Third, the moral hazard embedded in the partnership. Esports is a community built on fairness and skill. Introducing real-money betting on match outcomes will inevitably create conflicts of interest. Players could be bribed to throw matches. Streamers could shill their own bets. The same ethical dilemmas that plague traditional sports gambling will replicate in esports, but with the added speed of crypto settlement and the pseudonymity of on-chain transactions. I remember consulting for Art Blocks during the NFT boom: the frenzy turned artists into speculators, and the soul of generative art was nearly lost. A similar corrosion could happen here—where the joy of competition is replaced by the anxiety of financial outcome. This is not a bug; it is a feature of the business model. Coinbase earns fees whether the fan wins or loses. The house always wins, and the community pays the emotional price.
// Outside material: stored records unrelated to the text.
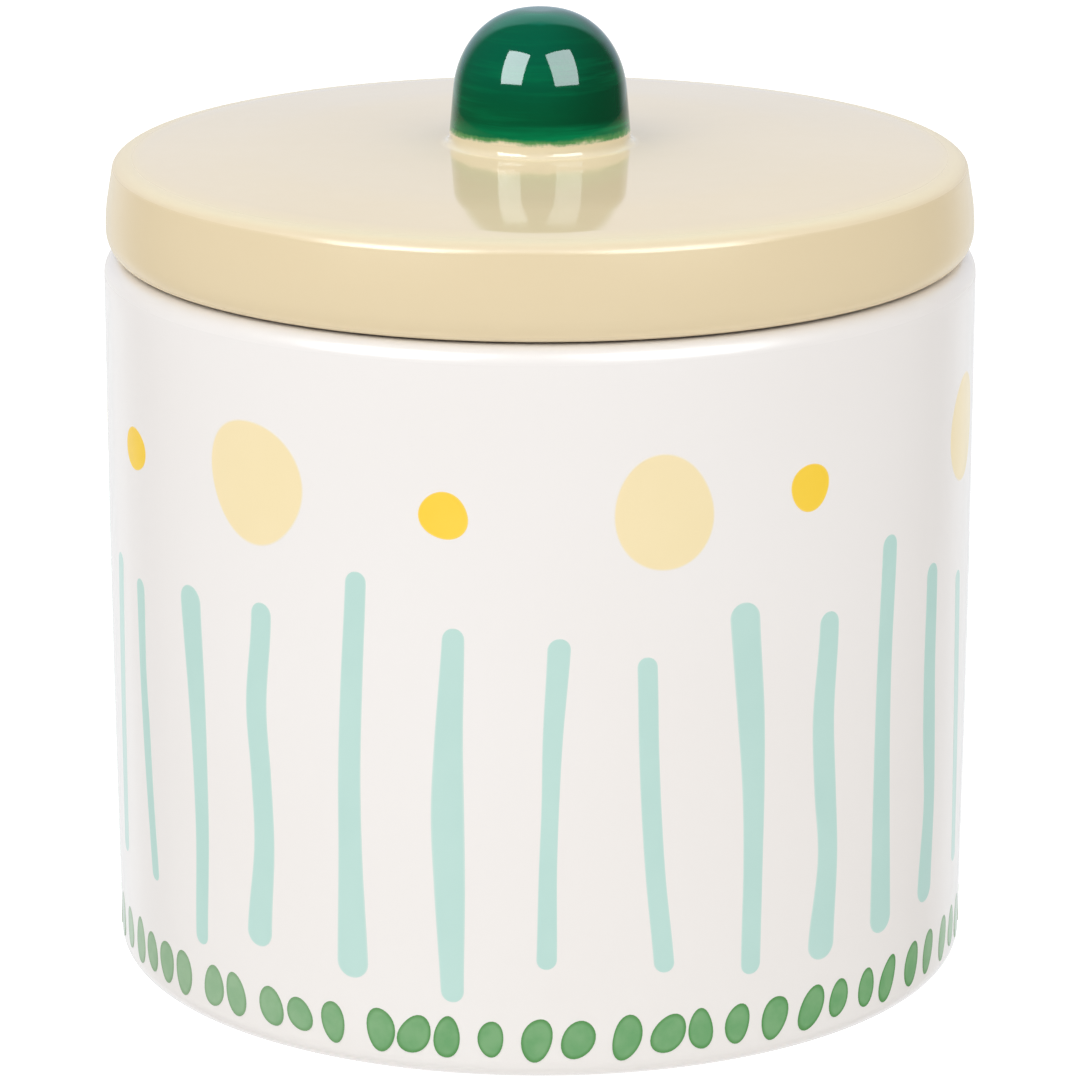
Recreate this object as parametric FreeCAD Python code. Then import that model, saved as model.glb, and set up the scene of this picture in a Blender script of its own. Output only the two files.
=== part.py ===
import FreeCAD, Part
import math
import os

# A round glazed stoneware storage jar with a lift-off lid. All sizes are in millimetres.
# The Z axis runs up the middle of the jar, and the jar's foot stands on Z = 0.

# Jar: a cast tub with a rounded rim and a shallow recess under its floor
jar_radius = 75.0
jar_height = 124.9
jar_draw_in = 0.9
jar_wall = 5.5
jar_floor = 6.5
jar_base_round = 3.8
jar_inside_round = 9.0
rim_outer_round = 3.0
rim_inner_round = 1.2
foot_ring_width = 8.0
foot_recess_depth = 2.0
foot_inner_round = 0.9

# Lid: a thick disc, gently crowned, that lies on the rim
lid_seat_gap = 0.3
lid_inset = 0.45
lid_height = 16.0
lid_crown = 2.3
lid_plate = 6.5
lid_lean = 1.45
lid_side_turn_height = 7.3
lid_side_turn = 2.5
lid_low_round_in = 3.5
lid_low_round_up = 4.6
lid_top_round_down = 1.5
lid_top_round_in = 2.4
lid_ceiling_round = 4.0

# Flange: the ring under the lid that drops into the jar's mouth
flange_side_room = 2.6
flange_depth = 10.0
flange_wall = 5.0
flange_edge_round = 1.2

# Groove in the flange for the seal
groove_depth = 2.0
groove_height = 6.0
groove_drop = 1.5

# Seal: a soft ring with two fins, stretched into the groove
seal_fit_gap = 0.1
seal_wall_gap = 0.3
fin_root_thickness = 1.1
fin_tip_thickness = 0.5
fin_rise = 0.7

# Boss: the low round step on the lid that carries the knob
boss_height = 2.0
boss_fillet = 1.2
boss_step_in = 0.1

# Vent: the hole that lets the hollow under the knob breathe in the kiln
vent_radius = 3.0

# Knob: a thick hollow dome, stuck down on the boss with slip
knob_radius = 15.55
knob_lean = 1.85
knob_height = 20.95
knob_dome_down = 13.6
knob_flat_top = 1.9
knob_wall = 6.4
knob_edge_round = 0.4

# Shares of a length that a long, gentle bend takes up
belly_share = 0.85
crown_out_shares = [0.895, 0.573, 0.174]
crown_rise_shares = [0.325, 0.715, 0.87]
crown_bend_shares = [0.035, 0.08, 0.146]
mid_share = 0.5
fin_place_shares = [0.28, 0.72]


def corner(radius, height, before=0.0, after=0.0):
    """One corner of an outline, and how far the rounding runs back and on from it."""
    return FreeCAD.Vector(radius, 0.0, height), before, after


def distance(start, end):
    return end.sub(start).Length


def towards(start, end, run):
    """The point that lies a given run from start on the way to end."""
    way = end.sub(start)
    return start.add(way.multiply(run / way.Length))


def bend(start, middle, end):
    """A smooth arc that leaves start and reaches end along the two sides of a corner."""
    turn = middle.sub(start).getAngle(end.sub(middle))
    curve = Part.BezierCurve()
    curve.setPoles([start, middle, end])
    curve.setWeight(2, math.cos(turn * mid_share))
    return curve.toShape()


def lathe(outline):
    """Join the corners of an outline, round them, and turn the area about the Z axis."""
    edges = []
    here = outline[0][0]
    for index in range(1, len(outline)):
        point, before, after = outline[index]
        if before > 0.0:
            start = towards(point, here, before)
            end = towards(point, outline[(index + 1) % len(outline)][0], after)
            if distance(here, start) > Part.Precision.confusion():
                edges.append(Part.LineSegment(here, start).toShape())
            edges.append(bend(start, point, end))
            here = end
        elif distance(here, point) > Part.Precision.confusion():
            edges.append(Part.LineSegment(here, point).toShape())
            here = point
    edges.append(Part.LineSegment(here, outline[0][0]).toShape())
    face = Part.Face(Part.Wire(edges))
    return face.revolve(FreeCAD.Vector(0, 0, 0), FreeCAD.Vector(0, 0, 1), 360)


# Places that more than one piece shares
base_radius = jar_radius - jar_draw_in
mouth_radius = jar_radius - jar_wall
inner_foot_radius = base_radius - jar_wall
floor_top = foot_recess_depth + jar_floor
seat_z = jar_height + lid_seat_gap
lid_radius = jar_radius - lid_inset
lid_top = seat_z + lid_height
crown_top = lid_top + lid_crown
boss_top = crown_top + boss_height
boss_radius = knob_radius - boss_step_in
flange_outer = mouth_radius - flange_side_room
flange_inner = flange_outer - flange_wall
flange_low = seat_z - flange_depth
groove_radius = flange_outer - groove_depth
groove_high = seat_z - groove_drop
groove_low = groove_high - groove_height


def mouth_wall(height):
    """The radius of the jar's inner wall at a height, because the wall draws in downwards."""
    down_share = (jar_height - height) / (jar_height - floor_top)
    return mouth_radius - (mouth_radius - inner_foot_radius) * down_share


def make_jar():
    foot_inner = base_radius - jar_base_round - foot_ring_width
    belly_z = jar_height * mid_share
    belly = belly_z * belly_share
    return lathe([
        corner(0.0, foot_recess_depth),
        corner(foot_inner, foot_recess_depth, foot_inner_round, foot_inner_round),
        corner(foot_inner, 0.0, foot_inner_round, foot_inner_round),
        corner(base_radius, 0.0, jar_base_round, jar_base_round),
        corner(jar_radius, belly_z, belly, belly),
        corner(jar_radius, jar_height, rim_outer_round, rim_outer_round),
        corner(mouth_radius, jar_height, rim_inner_round, rim_inner_round),
        corner(inner_foot_radius, floor_top, jar_inside_round, jar_inside_round),
        corner(0.0, floor_top),
    ])


def make_lid():
    ceiling_z = crown_top - lid_plate
    shoulder_radius = lid_radius - lid_lean
    crown_run = shoulder_radius - boss_radius
    crown = []
    for out_share, rise_share, bend_share in zip(crown_out_shares, crown_rise_shares, crown_bend_shares):
        bend_run = crown_run * bend_share
        radius = boss_radius + crown_run * out_share
        crown.append(corner(radius, lid_top + lid_crown * rise_share, bend_run, bend_run))
    return lathe([
        corner(vent_radius, ceiling_z),
        corner(flange_inner, ceiling_z, lid_ceiling_round, lid_ceiling_round),
        corner(flange_inner, flange_low, flange_edge_round, flange_edge_round),
        corner(flange_outer, flange_low, flange_edge_round, flange_edge_round),
        corner(flange_outer, groove_low),
        corner(groove_radius, groove_low),
        corner(groove_radius, groove_high),
        corner(flange_outer, groove_high),
        corner(flange_outer, seat_z),
        corner(lid_radius, seat_z, lid_low_round_in, lid_low_round_up),
        corner(lid_radius, seat_z + lid_side_turn_height, lid_side_turn, lid_side_turn),
        corner(shoulder_radius, lid_top, lid_top_round_down, lid_top_round_in),
        *crown,
        corner(boss_radius, crown_top, boss_fillet, boss_fillet),
        corner(boss_radius, boss_top),
        corner(vent_radius, boss_top),
    ])


def make_knob():
    knob_top = boss_top + knob_height
    hollow_radius = knob_radius - knob_wall
    hollow_top = knob_top - knob_wall
    hollow_dome = knob_dome_down - knob_wall
    dome_radius = knob_radius - knob_lean
    return lathe([
        corner(hollow_radius, boss_top),
        corner(knob_radius, boss_top, knob_edge_round, knob_edge_round),
        corner(dome_radius, knob_top, knob_dome_down, dome_radius - knob_flat_top),
        corner(0.0, knob_top),
        corner(0.0, hollow_top),
        corner(hollow_radius, hollow_top, hollow_radius, hollow_dome),
    ])


def make_seal_ring():
    band_inner = groove_radius + seal_fit_gap
    band_low = groove_low + seal_fit_gap
    band_high = groove_high - seal_fit_gap
    band = [corner(band_inner, band_low), corner(flange_outer, band_low)]
    for place_share in fin_place_shares:
        middle = band_low + (band_high - band_low) * place_share
        tip_z = middle + fin_rise
        tip_radius = mouth_wall(tip_z) - seal_wall_gap
        band += [
            corner(flange_outer, middle - fin_root_thickness * mid_share),
            corner(tip_radius, tip_z - fin_tip_thickness * mid_share),
            corner(tip_radius, tip_z + fin_tip_thickness * mid_share),
            corner(flange_outer, middle + fin_root_thickness * mid_share),
        ]
    band += [corner(flange_outer, band_high), corner(band_inner, band_high)]
    return lathe(band)


os.makedirs("parts", exist_ok=True)
pieces = {
    "jar": make_jar(),
    "lid": make_lid(),
    "knob": make_knob(),
    "seal_ring": make_seal_ring(),
}
for name, piece in pieces.items():
    piece.exportStep("parts/" + name + ".step")
    print(name, piece.isValid(), piece.Volume, piece.BoundBox)
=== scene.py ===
import math
import random

import bmesh
import bpy
from mathutils import Matrix, Vector


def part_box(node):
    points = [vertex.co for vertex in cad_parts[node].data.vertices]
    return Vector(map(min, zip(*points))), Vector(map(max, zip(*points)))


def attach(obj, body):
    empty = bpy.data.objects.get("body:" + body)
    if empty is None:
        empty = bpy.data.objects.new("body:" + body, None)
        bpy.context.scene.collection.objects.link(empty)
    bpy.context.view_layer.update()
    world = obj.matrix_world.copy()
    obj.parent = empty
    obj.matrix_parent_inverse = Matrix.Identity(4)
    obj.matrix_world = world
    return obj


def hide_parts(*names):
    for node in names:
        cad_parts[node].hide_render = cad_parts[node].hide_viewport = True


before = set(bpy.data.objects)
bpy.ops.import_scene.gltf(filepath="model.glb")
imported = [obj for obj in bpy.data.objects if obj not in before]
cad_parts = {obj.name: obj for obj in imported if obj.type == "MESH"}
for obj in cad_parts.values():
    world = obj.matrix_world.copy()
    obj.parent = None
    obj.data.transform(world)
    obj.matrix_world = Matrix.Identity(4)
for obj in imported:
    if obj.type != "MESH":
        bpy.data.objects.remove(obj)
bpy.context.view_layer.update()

# The eye. It stands straight in front of the jar, about a metre off and a third of a metre up,
# and looks down a little through a long lens, so that the jar nearly fills the view.
eye_back = 0.9394
eye_up = 0.3331
eye_lens = 185.9
eye_pitch = math.radians(15.50)

eye = bpy.data.objects.new("eye", bpy.data.cameras.new("eye"))
eye.data.lens = eye_lens
eye.location = (0, -eye_back, eye_up)
eye.rotation_euler = (math.pi / 2 - eye_pitch, 0, 0)
bpy.context.scene.collection.objects.link(eye)
bpy.context.scene.camera = eye


# The jar. A tub of pale clay, slip-cast in a plaster mould, so its wall draws in a little towards
# the foot. Rim and base are sponged round, and a clear glaze over white slip covers all of it
# but the foot ring, which is wiped bare so that it doesn't stick to the kiln shelf.
MM = 0.001
jar_low, jar_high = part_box("jar")
mark_proud = 0.02 * MM
jar_radius = -jar_low.x - mark_proud
jar_height = jar_high.z
jar_draw_in = 0.9 * MM
jar_wall = 5.5 * MM
jar_floor = 6.5 * MM
jar_base_round = 3.8 * MM
jar_inside_round = 9.0 * MM
jar_belly_share = 0.85
rim_outer_round = 3.0 * MM
rim_inner_round = 1.2 * MM
foot_ring_width = 8.0 * MM
foot_recess_depth = 2.0 * MM
foot_inner_round = 0.9 * MM

# How finely the outlines are cut, what counts as one point and what as a crease
small_bend = 5.0 * MM
small_bend_steps = 9
long_bend_steps = 24
turn_steps = 240
weld_gap = 0.0001 * MM
crease_angle = math.radians(40)

# Glaze. Scales are of noise, in swells to the metre, and a pair in patches is where it starts
# to show and where it shows in full.
glaze_refraction = 1.38
glaze_relief = 0.02 * MM
swell_scale = 38.0
swell_detail = 1.5
white_glaze = (0.888, 0.855, 0.831)
warm_tint = (0.985, 0.978, 0.97)
warm_scale = 9.0
warm_patches = (0.35, 0.65)
white_roughness = 0.13
rim_dullness = 0.16
rim_dull_start = 6.0 * MM
rim_dull_full = 2.0 * MM
bare_clay = (0.72, 0.62, 0.50)
bare_dullness = 0.5
wipe_scale = 120.0
foot_wipe_waver = 0.1 * MM
foot_wipe_low = 0.1 * MM
foot_wipe_high = 0.2 * MM


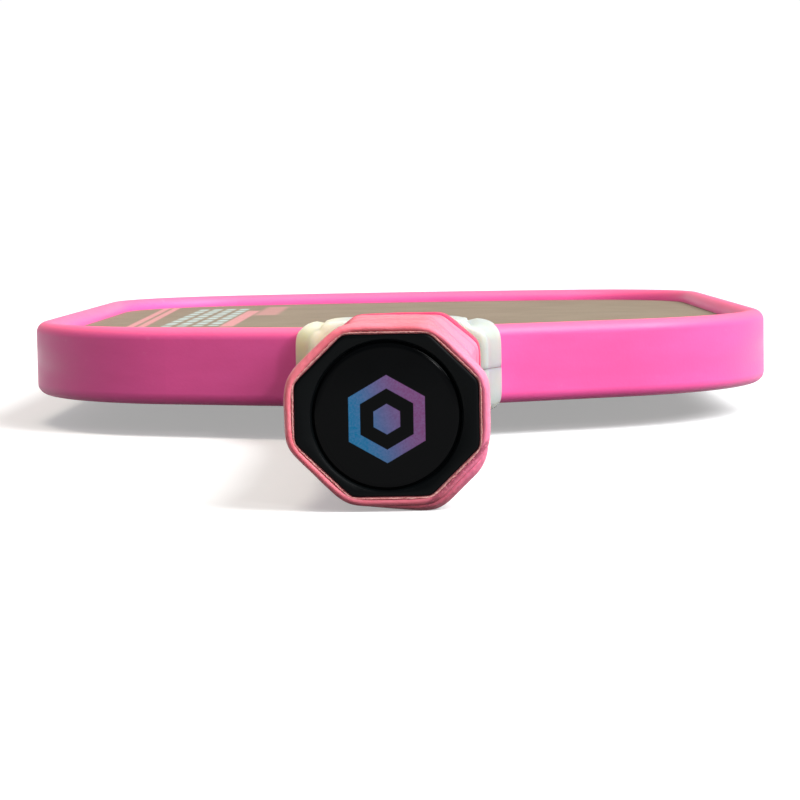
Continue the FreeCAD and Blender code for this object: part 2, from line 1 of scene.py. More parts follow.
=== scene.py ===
"""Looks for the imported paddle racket: wrapped handle, moulded collar, cap and guard, printed composite face.

Shapes are drawn in millimetres in the paddle's own design frame: x across, y from the butt to the tip, z up
from the handle's axis. place() puts them in the row frame, in metres. Materials that change from place to
place read the same design frame.
"""

import math

import bpy
from mathutils import Matrix, Vector, noise


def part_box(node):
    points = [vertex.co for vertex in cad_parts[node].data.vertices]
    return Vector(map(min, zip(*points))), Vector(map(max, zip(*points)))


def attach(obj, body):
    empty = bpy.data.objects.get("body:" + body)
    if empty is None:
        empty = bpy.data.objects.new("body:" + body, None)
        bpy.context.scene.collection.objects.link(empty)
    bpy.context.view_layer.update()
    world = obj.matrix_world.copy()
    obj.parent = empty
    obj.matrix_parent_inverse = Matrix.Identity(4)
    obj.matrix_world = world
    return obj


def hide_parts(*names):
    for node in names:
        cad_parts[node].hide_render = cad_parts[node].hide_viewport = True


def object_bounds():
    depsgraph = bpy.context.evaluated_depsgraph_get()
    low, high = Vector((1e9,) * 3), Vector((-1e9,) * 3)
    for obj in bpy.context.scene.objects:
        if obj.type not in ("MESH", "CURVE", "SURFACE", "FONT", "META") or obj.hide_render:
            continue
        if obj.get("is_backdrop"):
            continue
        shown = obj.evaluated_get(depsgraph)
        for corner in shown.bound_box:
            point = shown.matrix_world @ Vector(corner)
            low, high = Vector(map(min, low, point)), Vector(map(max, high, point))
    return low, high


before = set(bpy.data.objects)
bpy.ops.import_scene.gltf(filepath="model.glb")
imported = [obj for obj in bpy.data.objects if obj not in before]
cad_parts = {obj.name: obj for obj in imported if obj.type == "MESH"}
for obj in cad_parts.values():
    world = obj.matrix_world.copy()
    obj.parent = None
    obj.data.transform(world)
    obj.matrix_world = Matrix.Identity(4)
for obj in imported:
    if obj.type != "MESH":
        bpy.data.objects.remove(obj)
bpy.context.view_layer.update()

MM = 0.001
TURN = 2 * math.pi
BUTT_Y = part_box("butt_cap")[0][1]
AXIS_Z = (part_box("butt_cap")[0][2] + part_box("butt_cap")[1][2]) / 2
SHOULDER_Y = (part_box("edge_guard")[0][1] - BUTT_Y) / MM
HALF_PANEL = (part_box("front_face_sheet")[1][2] - AXIS_Z) / MM
GRIP_END = (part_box("overgrip")[1][1] - BUTT_Y) / MM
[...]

Takeaway: Trust Is the New Token

This sponsorship is a brilliant marketing move that will drive short-term user growth and boost Coinbase’s stock narrative. But it inherits all the unresolved questions of prediction markets: legal grey zones, oracle reliability, and the ethical cost of gamifying fate. The industry will celebrate the partnership as evidence of mainstream adoption, and I will remain the cautious auditor, watching the code and the courtroom. Because in the end, every line of code is a moral choice, and every bet is a test of trust. The real question is not whether Coinbase can fill the arena with new users—it can. The question is whether, when the regulators knock, the house of cards will hold. Code has conscience. Trust is the new token. Liquidity flows where belief resides.


This analysis is based on my experience auditing smart contracts, designing DeFi governance at Aave, and witnessing the cultural erosion of NFTs. The views are my own and do not represent my employer.